Padres e hijos: nueva historia de Saturno
Retrato del vizconde en invierno
Álvaro Pombo
Destino
256 páginas | 19,50 euros
Alvaro Pombo (Santander, 1939) podría ser, de alguna manera, nuestro Henry James. Es un maestro del estilo literario y un hábil constructor de atmósferas, uno de esos novelistas que saben crear entramados psicológicos y una fauna de personajes muy dispares, sutiles, gamberros, provocadores, incomparables, a veces próximos a la santidad pagana. El autor de El metro de platino iridiado (1990) es narrador, ganó el Premio Planeta en 2006 y el Nadal en 2012, y poeta, y quizá quepa decir que es un forjador de lenguaje tan desinhibido y seguro que igual emplea el juego de palabras que la nota vulgar dentro de una precisa y elegante prosa, destilada con paciencia y lujo. Quizá haya en él mucho del refinamiento y la provocación de Oscar Wilde.

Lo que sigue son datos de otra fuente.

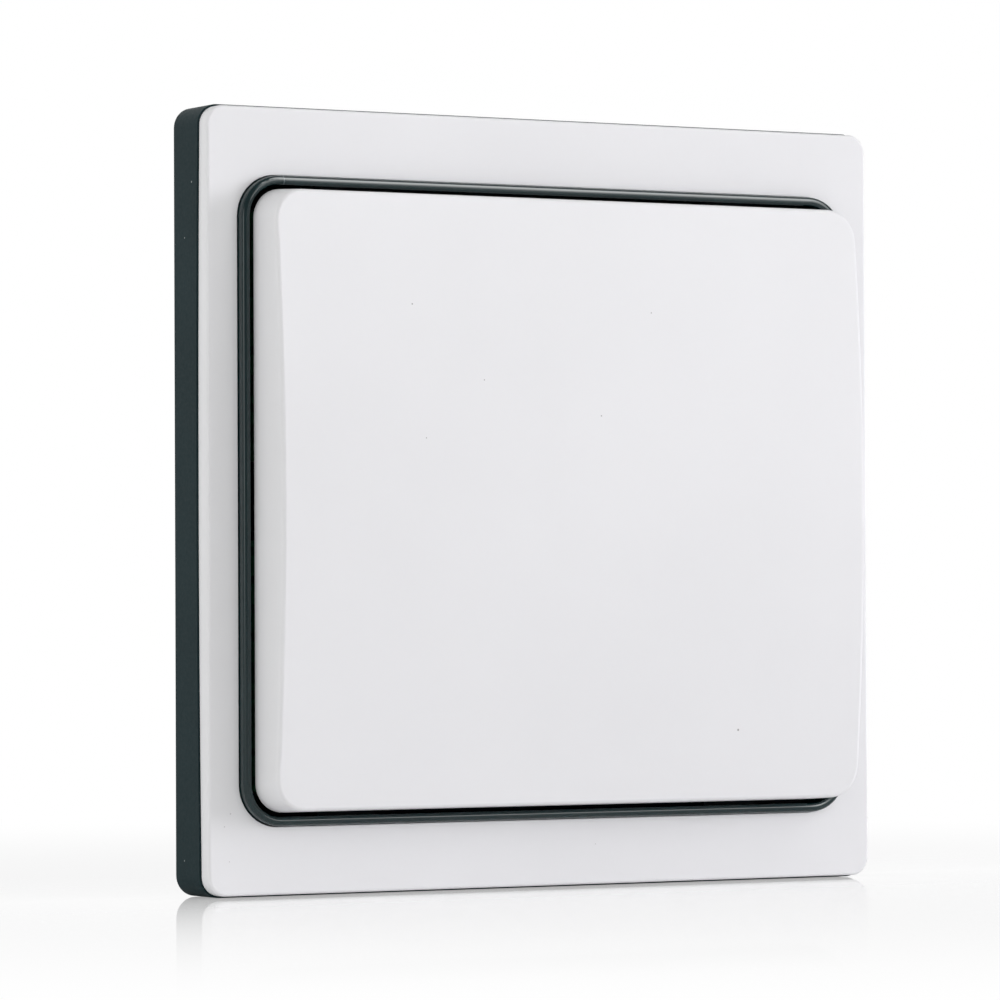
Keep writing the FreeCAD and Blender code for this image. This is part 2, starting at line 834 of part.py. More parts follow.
def crystal_can():
    """Crystal in its oval can with the brim at its foot."""
    base = slab_at(can_x, can_y, can_length, can_width, can_width / 2.0 - 0.01,
                   board_top, board_top + can_flange)
    can = slab_at(can_x, can_y, can_length - 2 * can_flange, can_width - 2 * can_flange,
                  can_width / 2.0 - can_flange - 0.01, board_top, board_top + can_height)
    can = can.makeFillet(can_top_round, level_edges(can, board_top + can_height))
    return base.fuse(can).removeSplitter()


def antenna_wire():
    """Bent wire aerial: a long low staple that stands on the board."""
    half = antenna_span / 2.0
    high = board_top + antenna_rise
    b = antenna_bend
    k = b * (1.0 - math.sqrt(0.5))
    points = [Vector(-half, 0, board_top), Vector(-half, 0, high - b),
              Vector(-half + k, 0, high - k), Vector(-half + b, 0, high),
              Vector(half - b, 0, high), Vector(half - k, 0, high - k),
              Vector(half, 0, high - b), Vector(half, 0, board_top)]
    path = Part.Wire([
        Part.makeLine(points[0], points[1]),
        Part.Arc(points[1], points[2], points[3]).toShape(),
        Part.makeLine(points[3], points[4]),
        Part.Arc(points[4], points[5], points[6]).toShape(),
        Part.makeLine(points[6], points[7]),
    ])
    circle = Part.makeCircle(antenna_wire_radius, points[0], Vector(0, 0, 1))
    body = path.makePipeShell([Part.Wire([circle])], True, False)
    body.translate(Vector(antenna_x, antenna_y, 0))
    return body


def chip_parts():
    """Rows of small resistors and capacitors beside the chip."""
    parts = []
    first = -(chip_part_columns - 1) / 2.0
    for row in range(2):
        y = chip_y + chip_part_row_gap + row * chip_part_row_pitch
        for column in range(chip_part_columns):
            x = chip_x + (first + column) * chip_part_pitch
            parts.append(block(x, y, board_top, chip_part_length, chip_part_width,
                               chip_part_height + row * capacitor_rise))
    for column in range(chip_part_columns - 1):
        x = chip_x + (first + column) * chip_part_pitch
        parts.append(block(x, can_y - capacitor_row_gap, board_top, chip_part_width,
                           chip_part_length, chip_part_height))
    return Part.makeCompound(parts)


def stand_up(shape):
    """Turns a piece from lying on its back to hanging on the wall."""
    turned = shape.copy()
    turned.rotate(Vector(0, 0, 0), Vector(1, 0, 0), 90)
    return turned


def pieces():
    """Every piece of the switch by its node name."""
    made = {
        "back_shell": back_shell(),
        "cover_frame": cover_frame(),
        "trim_ring": trim_ring(),
        "carrier": carrier(),
        "rocker": rocker(),
        "circuit_board": circuit_board(),
        "board_screws": board_screws(),
        "switch_terminals": switch_terminals(),
        "cell_holder": cell_holder(),
        "coin_cell": coin_cell(),
        "cell_contact_positive": cell_contact_positive(),
        "cell_contact_negative": cell_contact_negative(),
        "radio_chip": radio_chip(),
        "crystal_can": crystal_can(),
        "antenna_wire": antenna_wire(),
        "chip_parts": chip_parts(),
    }
    for name, side in (("upper", 1), ("lower", -1)):
        y = side * switch_reach
        made["switch_body_" + name] = switch_body(y)
        made["switch_cover_" + name] = switch_cover_plate(y)
        made["switch_plunger_" + name] = switch_plunger(y)
    return made


def main():
    """Builds each piece, stands it up and writes it."""
    os.makedirs("parts", exist_ok=True)
    for name, shape in pieces().items():
        turned = stand_up(shape)
        print(name, "valid", turned.isValid(), "solids", len(turned.Solids),
              "volume", round(turned.Volume, 2))
        turned.exportStep("parts/" + name + ".step")


main()
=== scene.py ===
import bpy
import json
import math
from bpy.props import FloatProperty, FloatVectorProperty, IntProperty, PointerProperty
from bpy.types import NodeSocket, Operator, Panel, PropertyGroup
from mathutils import Matrix, Vector

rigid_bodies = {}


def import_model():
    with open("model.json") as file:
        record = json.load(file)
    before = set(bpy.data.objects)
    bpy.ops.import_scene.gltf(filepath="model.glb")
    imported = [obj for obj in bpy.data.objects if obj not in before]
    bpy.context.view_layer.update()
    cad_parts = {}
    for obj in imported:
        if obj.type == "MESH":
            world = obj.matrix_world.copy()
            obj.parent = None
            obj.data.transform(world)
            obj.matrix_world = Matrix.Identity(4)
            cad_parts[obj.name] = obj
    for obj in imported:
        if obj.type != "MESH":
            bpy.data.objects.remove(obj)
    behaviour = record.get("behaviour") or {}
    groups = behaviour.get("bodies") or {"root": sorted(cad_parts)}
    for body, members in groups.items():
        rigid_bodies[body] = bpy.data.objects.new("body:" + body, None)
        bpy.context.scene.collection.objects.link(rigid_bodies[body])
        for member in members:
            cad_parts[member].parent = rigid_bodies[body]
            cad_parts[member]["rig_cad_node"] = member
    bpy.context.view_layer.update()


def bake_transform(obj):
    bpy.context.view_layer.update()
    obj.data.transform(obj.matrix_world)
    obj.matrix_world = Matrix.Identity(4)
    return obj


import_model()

bl_info = {
    "name": "Wireless wall switch",
    "version": (1, 0, 0),
    "blender": (4, 5, 0),
    "location": "3D View > Sidebar > Wall Switch",
    "description": "Finishes, springs and screws of a wireless wall switch, and its studio",
    "category": "Object",
}

HALVES = ("upper", "lower")
MM = 0.001
QUARTER_TURN = math.radians(90.0)
FULL_TURN = math.radians(360.0)
WHITE = (1.0, 1.0, 1.0, 1.0)

# How much each axis counts in the distance from a mark: on faces seen from the front, on
# the shell's side, and for a scratch ten times as long as it is wide
FRONT = (1.0, 0.0, 1.0)
SIDE = (0.0, 1.0, 1.0)
ACROSS_RING = (1.0, 0.0, 0.1)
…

Su nueva novela, Retrato del vizconde en invierno, es un libro donde desarrolla un universo que siempre le ha interesado: los interiores de la burguesía y la aristocracia, la narrativa de atmósferas y de estados de ánimo, las paradojas de la vida intelectual y la relación con su sociedad, y las inclemencias de familia. Esta es una novela también sobre la relación padres e hijos (¿quién engendró a quién?, se pregunta el narrador), y la sorda disputa de dos intelectuales que quizá se vean, a pesar de sus lazos, como dos adversarios. Como si entendiesen que el uno oscurece al otro. Horacio es un intelectual posorteguiano, un hombre con muchas aristas que parece estar de vuelta de todo y haberse retirado a una existencia sigilosa en su apacible casa con vistas al Retiro. Con él, en una extraña ociosidad —amenazada por puñales de sombra, por una hiriente lasitud que oculta tanto como muestra—, viven su hija Miriam y su hijo Aarón. Ella es una mujer a la deriva, desubicada, un poco presa del sinuoso cura Ildefonso, y él, Aarón, es un escritor que acaba de ganar el Nadal con una novela sobre su madre, Espalter, en la que no aparece el vizconde, es decir su padre; Aarón vive una relación sosegada con Lucas. El otro personaje en discordia es Lola Rivas, veinte años más joven que Horacio, del que es amante. Ella está ahí porque quiere, quizá más por lealtad y cariño que por pasión, porque el vizconde, sensual y procaz antaño, tiene registros de vampiro: “Es de suponer que el poderoso y noble hipnótico la deja hasta sin sueños”, se dice.
Como el protagonista, que es paradójico y contradictorio, déspota y engreído, tan irritante como vulnerable, está a punto de cumplir ochenta años, sus familiares deciden regalarle no una gran fotografía sino un retrato: “Un buen retrato fija la multiplicidad vacilante, un retrato consagra. Solo el arte sobre la tierra consagra y celebra. Los ochenta son una buena edad. A esa edad todavía somos reconocibles. Lo seremos, espero”.
Con el pretexto de ese retrato, que se ejecutará en invierno, Álvaro Pombo escribe una novela psicológica y reflexiva, una novela de ideas y de seres, discursiva, de esas que despliegan un mapa de emociones, resentimientos, apuntes sociológicos y secretos de estirpe, en la que también habla de la vejez, del paso del tiempo, de la creación, de los diletantes y de un rencor que aletea como un pájaro empecinado. Goya pintó hace dos siglos este cuadro saturnal y esta ira soterrada. Y Pombo, libre, desenvuelto y burlón, le otorga una música despaciosa, de turbulencias sofisticadas, y una partitura de palabras con su peculiar brillo, con esa ironía malévola que hace pensar en Torrente Ballester.